Indexer disk pressure: When disk usage exceeds 85%, OpenSearch stops allocating new shards. Alerts stop being indexed. Set up monitoring for disk usage and configure ILM to delete old indices before you hit this threshold.
Slow dashboard queries: Large time ranges over unoptimized indices are slow. Use date-based indices (one per day) so queries only scan relevant shards. Enable the search.max_open_scroll_context limit to prevent runaway queries.

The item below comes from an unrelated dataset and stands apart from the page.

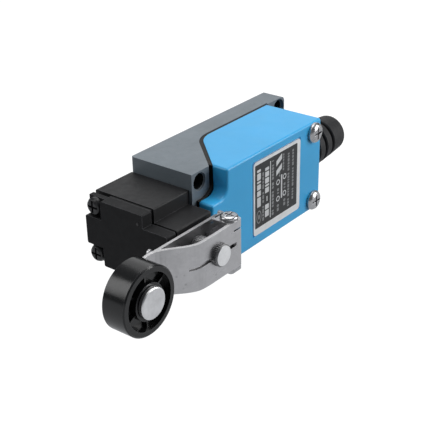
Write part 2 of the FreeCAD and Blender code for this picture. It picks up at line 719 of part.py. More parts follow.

Missing logs from specific sources: Walk the pipeline. Check the agent status, check the manager logs for decoding errors, check the indexer for ingestion failures. The most common cause is a decoder that does not match the log format.
A well-designed log shipping architecture is invisible when it works and catastrophic when it fails. Build it with redundancy, monitor every component, and test regularly by deliberately generating known events and verifying they appear in your dashboard within seconds.